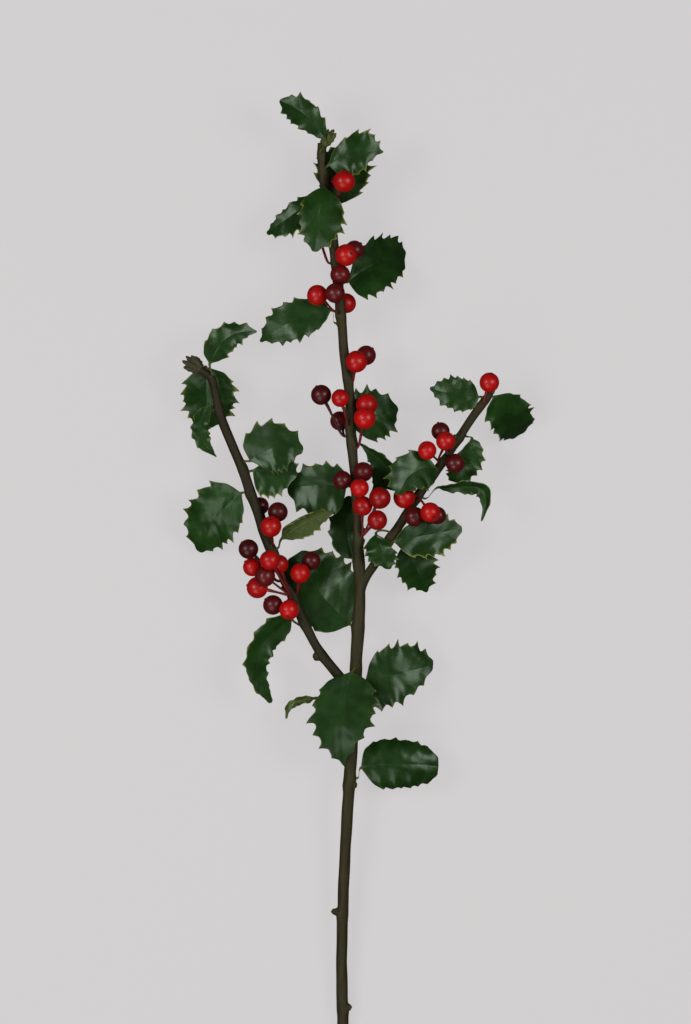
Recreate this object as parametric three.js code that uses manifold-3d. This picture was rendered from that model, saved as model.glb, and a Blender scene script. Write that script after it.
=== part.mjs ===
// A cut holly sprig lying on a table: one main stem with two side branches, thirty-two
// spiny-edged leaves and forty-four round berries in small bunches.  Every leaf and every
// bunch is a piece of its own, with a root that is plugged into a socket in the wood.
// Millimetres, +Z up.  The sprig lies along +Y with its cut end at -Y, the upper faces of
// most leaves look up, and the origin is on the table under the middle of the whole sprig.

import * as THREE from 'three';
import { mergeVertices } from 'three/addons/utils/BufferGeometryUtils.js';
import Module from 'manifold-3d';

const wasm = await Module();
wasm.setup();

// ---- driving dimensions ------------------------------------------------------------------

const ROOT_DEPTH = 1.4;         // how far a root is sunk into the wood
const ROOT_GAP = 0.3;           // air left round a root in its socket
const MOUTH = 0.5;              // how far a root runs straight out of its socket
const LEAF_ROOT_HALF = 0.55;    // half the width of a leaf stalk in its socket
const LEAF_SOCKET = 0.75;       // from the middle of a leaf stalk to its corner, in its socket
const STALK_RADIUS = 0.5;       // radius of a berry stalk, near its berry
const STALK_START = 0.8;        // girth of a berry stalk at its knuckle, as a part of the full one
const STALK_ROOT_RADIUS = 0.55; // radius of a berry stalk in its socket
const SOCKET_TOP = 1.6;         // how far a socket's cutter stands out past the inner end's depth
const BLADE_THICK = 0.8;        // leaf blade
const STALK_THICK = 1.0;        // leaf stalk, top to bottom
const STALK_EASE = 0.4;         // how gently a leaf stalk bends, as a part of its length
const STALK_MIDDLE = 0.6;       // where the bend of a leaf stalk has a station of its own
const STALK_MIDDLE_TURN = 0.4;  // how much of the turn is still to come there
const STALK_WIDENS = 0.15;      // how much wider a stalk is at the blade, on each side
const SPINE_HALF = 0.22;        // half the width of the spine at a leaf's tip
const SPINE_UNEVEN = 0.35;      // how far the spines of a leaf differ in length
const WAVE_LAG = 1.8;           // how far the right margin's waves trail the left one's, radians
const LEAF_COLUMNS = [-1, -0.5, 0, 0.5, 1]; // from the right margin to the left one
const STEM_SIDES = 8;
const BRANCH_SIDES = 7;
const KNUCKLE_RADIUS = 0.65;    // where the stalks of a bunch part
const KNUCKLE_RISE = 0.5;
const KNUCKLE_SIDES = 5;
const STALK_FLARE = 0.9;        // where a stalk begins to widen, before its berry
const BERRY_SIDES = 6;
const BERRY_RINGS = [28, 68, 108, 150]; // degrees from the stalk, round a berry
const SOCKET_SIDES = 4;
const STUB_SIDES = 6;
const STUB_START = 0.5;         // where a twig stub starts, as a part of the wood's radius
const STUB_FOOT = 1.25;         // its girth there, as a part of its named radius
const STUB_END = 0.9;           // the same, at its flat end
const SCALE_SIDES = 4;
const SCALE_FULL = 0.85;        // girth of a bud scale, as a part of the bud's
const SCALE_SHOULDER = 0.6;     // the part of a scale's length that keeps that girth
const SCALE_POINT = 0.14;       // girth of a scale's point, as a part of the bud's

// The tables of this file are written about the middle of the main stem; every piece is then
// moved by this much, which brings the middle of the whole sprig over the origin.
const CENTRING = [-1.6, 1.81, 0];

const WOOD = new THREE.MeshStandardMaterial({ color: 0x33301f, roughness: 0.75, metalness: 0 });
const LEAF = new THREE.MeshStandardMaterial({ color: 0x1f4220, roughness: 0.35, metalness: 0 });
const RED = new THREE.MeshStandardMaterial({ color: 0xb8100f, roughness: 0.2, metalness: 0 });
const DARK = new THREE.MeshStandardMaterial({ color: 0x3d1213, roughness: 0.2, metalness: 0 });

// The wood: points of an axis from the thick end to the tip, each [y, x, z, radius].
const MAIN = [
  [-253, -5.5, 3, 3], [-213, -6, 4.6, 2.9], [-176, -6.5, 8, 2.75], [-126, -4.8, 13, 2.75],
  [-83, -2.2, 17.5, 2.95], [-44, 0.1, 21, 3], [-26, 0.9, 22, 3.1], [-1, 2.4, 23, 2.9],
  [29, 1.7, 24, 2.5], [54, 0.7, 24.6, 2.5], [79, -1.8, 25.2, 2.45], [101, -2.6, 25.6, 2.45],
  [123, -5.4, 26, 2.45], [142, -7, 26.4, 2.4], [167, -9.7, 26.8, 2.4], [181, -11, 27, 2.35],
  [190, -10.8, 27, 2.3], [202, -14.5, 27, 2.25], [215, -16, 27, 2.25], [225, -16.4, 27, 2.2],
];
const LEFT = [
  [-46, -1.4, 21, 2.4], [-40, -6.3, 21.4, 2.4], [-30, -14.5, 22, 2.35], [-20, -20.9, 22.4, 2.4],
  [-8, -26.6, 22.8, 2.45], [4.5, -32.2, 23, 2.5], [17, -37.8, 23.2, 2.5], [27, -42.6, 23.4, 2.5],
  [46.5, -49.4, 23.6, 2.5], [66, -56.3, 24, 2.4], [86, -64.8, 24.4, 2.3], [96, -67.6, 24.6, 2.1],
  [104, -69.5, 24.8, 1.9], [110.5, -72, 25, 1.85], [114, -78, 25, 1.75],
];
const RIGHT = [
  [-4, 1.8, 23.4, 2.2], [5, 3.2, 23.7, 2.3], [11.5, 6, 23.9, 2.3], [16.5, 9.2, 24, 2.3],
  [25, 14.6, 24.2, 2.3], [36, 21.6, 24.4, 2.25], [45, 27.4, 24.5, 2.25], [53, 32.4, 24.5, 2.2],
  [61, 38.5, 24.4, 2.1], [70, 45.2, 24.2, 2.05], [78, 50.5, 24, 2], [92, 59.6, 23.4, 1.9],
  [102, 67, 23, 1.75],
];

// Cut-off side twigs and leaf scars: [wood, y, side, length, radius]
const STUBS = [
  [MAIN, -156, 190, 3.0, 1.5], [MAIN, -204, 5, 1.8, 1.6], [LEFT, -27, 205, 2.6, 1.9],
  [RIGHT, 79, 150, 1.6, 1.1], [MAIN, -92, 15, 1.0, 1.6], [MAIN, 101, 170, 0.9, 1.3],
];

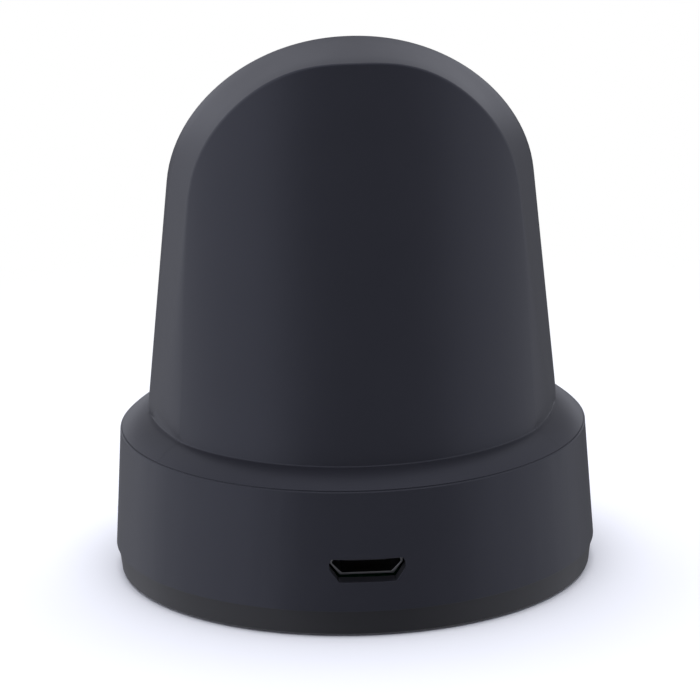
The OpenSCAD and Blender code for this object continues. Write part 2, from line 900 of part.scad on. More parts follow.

━━━━━━━━━━

#### [CHALLENGE]
Make an exact copy of the records.

#### [TASK RESULT]
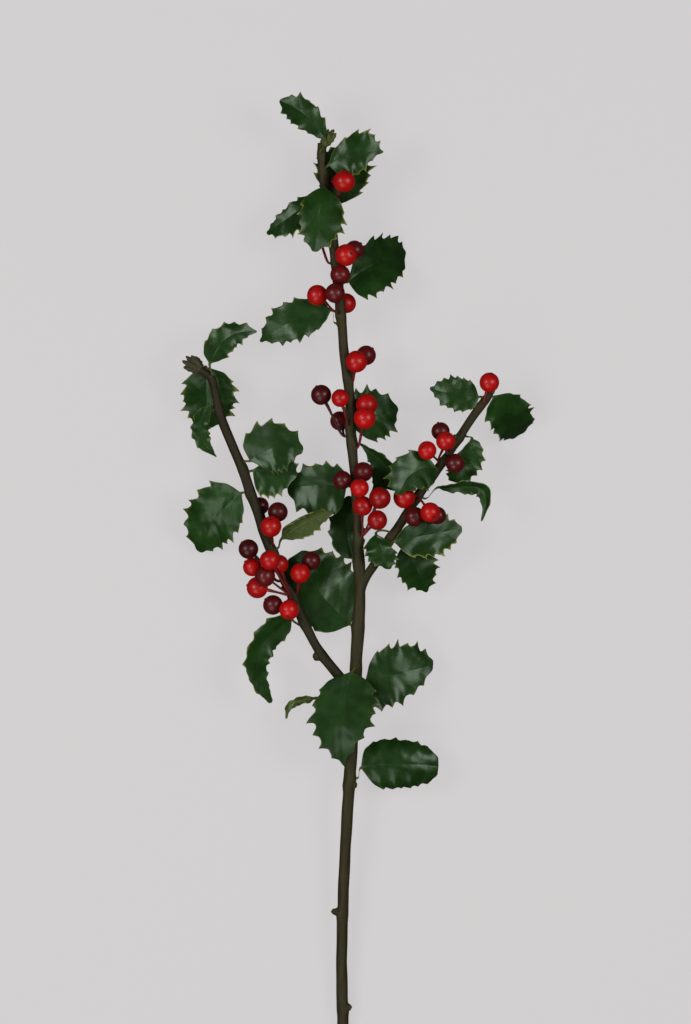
Recreate this object as parametric three.js code that uses manifold-3d. This picture was rendered from that model, saved as model.glb, and a Blender scene script. Write that script after it.
=== part.mjs ===
// A cut holly sprig lying on a table: one main stem with two side branches, thirty-two
// spiny-edged leaves and forty-four round berries in small bunches.  Every leaf and every
// bunch is a piece of its own, with a root that is plugged into a socket in the wood.
// Millimetres, +Z up.  The sprig lies along +Y with its cut end at -Y, the upper faces of
// most leaves look up, and the origin is on the table under the middle of the whole sprig.

import * as THREE from 'three';
import { mergeVertices } from 'three/addons/utils/BufferGeometryUtils.js';
import Module from 'manifold-3d';

const wasm = await Module();
wasm.setup();

// ---- driving dimensions ------------------------------------------------------------------

const ROOT_DEPTH = 1.4;         // how far a root is sunk into the wood
const ROOT_GAP = 0.3;           // air left round a root in its socket
const MOUTH = 0.5;              // how far a root runs straight out of its socket
const LEAF_ROOT_HALF = 0.55;    // half the width of a leaf stalk in its socket
const LEAF_SOCKET = 0.75;       // from the middle of a leaf stalk to its corner, in its socket
const STALK_RADIUS = 0.5;       // radius of a berry stalk, near its berry
const STALK_START = 0.8;        // girth of a berry stalk at its knuckle, as a part of the full one
const STALK_ROOT_RADIUS = 0.55; // radius of a berry stalk in its socket
const SOCKET_TOP = 1.6;         // how far a socket's cutter stands out past the inner end's depth
const BLADE_THICK = 0.8;        // leaf blade
const STALK_THICK = 1.0;        // leaf stalk, top to bottom
const STALK_EASE = 0.4;         // how gently a leaf stalk bends, as a part of its length
const STALK_MIDDLE = 0.6;       // where the bend of a leaf stalk has a station of its own
const STALK_MIDDLE_TURN = 0.4;  // how much of the turn is still to come there
const STALK_WIDENS = 0.15;      // how much wider a stalk is at the blade, on each side
const SPINE_HALF = 0.22;        // half the width of the spine at a leaf's tip
const SPINE_UNEVEN = 0.35;      // how far the spines of a leaf differ in length
const WAVE_LAG = 1.8;           // how far the right margin's waves trail the left one's, radians
const LEAF_COLUMNS = [-1, -0.5, 0, 0.5, 1]; // from the right margin to the left one
const STEM_SIDES = 8;
const BRANCH_SIDES = 7;
const KNUCKLE_RADIUS = 0.65;    // where the stalks of a bunch part
const KNUCKLE_RISE = 0.5;
const KNUCKLE_SIDES = 5;
const STALK_FLARE = 0.9;        // where a stalk begins to widen, before its berry
const BERRY_SIDES = 6;
const BERRY_RINGS = [28, 68, 108, 150]; // degrees from the stalk, round a berry
const SOCKET_SIDES = 4;
const STUB_SIDES = 6;
const STUB_START = 0.5;         // where a twig stub starts, as a part of the wood's radius
const STUB_FOOT = 1.25;         // its girth there, as a part of its named radius
const STUB_END = 0.9;           // the same, at its flat end
const SCALE_SIDES = 4;
const SCALE_FULL = 0.85;        // girth of a bud scale, as a part of the bud's
const SCALE_SHOULDER = 0.6;     // the part of a scale's length that keeps that girth
const SCALE_POINT = 0.14;       // girth of a scale's point, as a part of the bud's

// The tables of this file are written about the middle of the main stem; every piece is then
// moved by this much, which brings the middle of the whole sprig over the origin.
const CENTRING = [-1.6, 1.81, 0];

const WOOD = new THREE.MeshStandardMaterial({ color: 0x33301f, roughness: 0.75, metalness: 0 });
const LEAF = new THREE.MeshStandardMaterial({ color: 0x1f4220, roughness: 0.35, metalness: 0 });
const RED = new THREE.MeshStandardMaterial({ color: 0xb8100f, roughness: 0.2, metalness: 0 });
const DARK = new THREE.MeshStandardMaterial({ color: 0x3d1213, roughness: 0.2, metalness: 0 });

// The wood: points of an axis from the thick end to the tip, each [y, x, z, radius].
const MAIN = [
  [-253, -5.5, 3, 3], [-213, -6, 4.6, 2.9], [-176, -6.5, 8, 2.75], [-126, -4.8, 13, 2.75],
  [-83, -2.2, 17.5, 2.95], [-44, 0.1, 21, 3], [-26, 0.9, 22, 3.1], [-1, 2.4, 23, 2.9],
  [29, 1.7, 24, 2.5], [54, 0.7, 24.6, 2.5], [79, -1.8, 25.2, 2.45], [101, -2.6, 25.6, 2.45],
  [123, -5.4, 26, 2.45], [142, -7, 26.4, 2.4], [167, -9.7, 26.8, 2.4], [181, -11, 27, 2.35],
  [190, -10.8, 27, 2.3], [202, -14.5, 27, 2.25], [215, -16, 27, 2.25], [225, -16.4, 27, 2.2],
];
const LEFT = [
  [-46, -1.4, 21, 2.4], [-40, -6.3, 21.4, 2.4], [-30, -14.5, 22, 2.35], [-20, -20.9, 22.4, 2.4],
  [-8, -26.6, 22.8, 2.45], [4.5, -32.2, 23, 2.5], [17, -37.8, 23.2, 2.5], [27, -42.6, 23.4, 2.5],
  [46.5, -49.4, 23.6, 2.5], [66, -56.3, 24, 2.4], [86, -64.8, 24.4, 2.3], [96, -67.6, 24.6, 2.1],
  [104, -69.5, 24.8, 1.9], [110.5, -72, 25, 1.85], [114, -78, 25, 1.75],
];
const RIGHT = [
  [-4, 1.8, 23.4, 2.2], [5, 3.2, 23.7, 2.3], [11.5, 6, 23.9, 2.3], [16.5, 9.2, 24, 2.3],
  [25, 14.6, 24.2, 2.3], [36, 21.6, 24.4, 2.25], [45, 27.4, 24.5, 2.25], [53, 32.4, 24.5, 2.2],
  [61, 38.5, 24.4, 2.1], [70, 45.2, 24.2, 2.05], [78, 50.5, 24, 2], [92, 59.6, 23.4, 1.9],
  [102, 67, 23, 1.75],
];

// Cut-off side twigs and leaf scars: [wood, y, side, length, radius]
const STUBS = [
  [MAIN, -156, 190, 3.0, 1.5], [MAIN, -204, 5, 1.8, 1.6], [LEFT, -27, 205, 2.6, 1.9],
  [RIGHT, 79, 150, 1.6, 1.1], [MAIN, -92, 15, 1.0, 1.6], [MAIN, 101, 170, 0.9, 1.3],
];

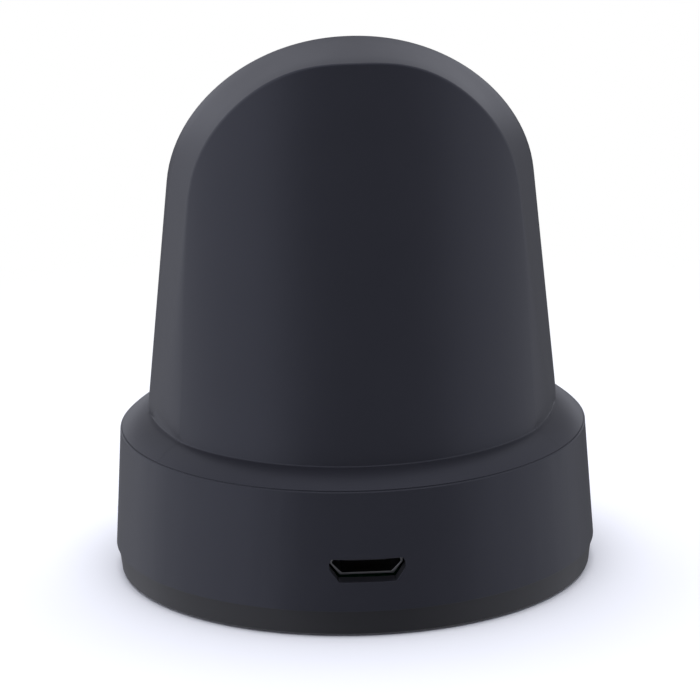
The OpenSCAD and Blender code for this object continues. Write part 2, from line 900 of part.scad on. More parts follow.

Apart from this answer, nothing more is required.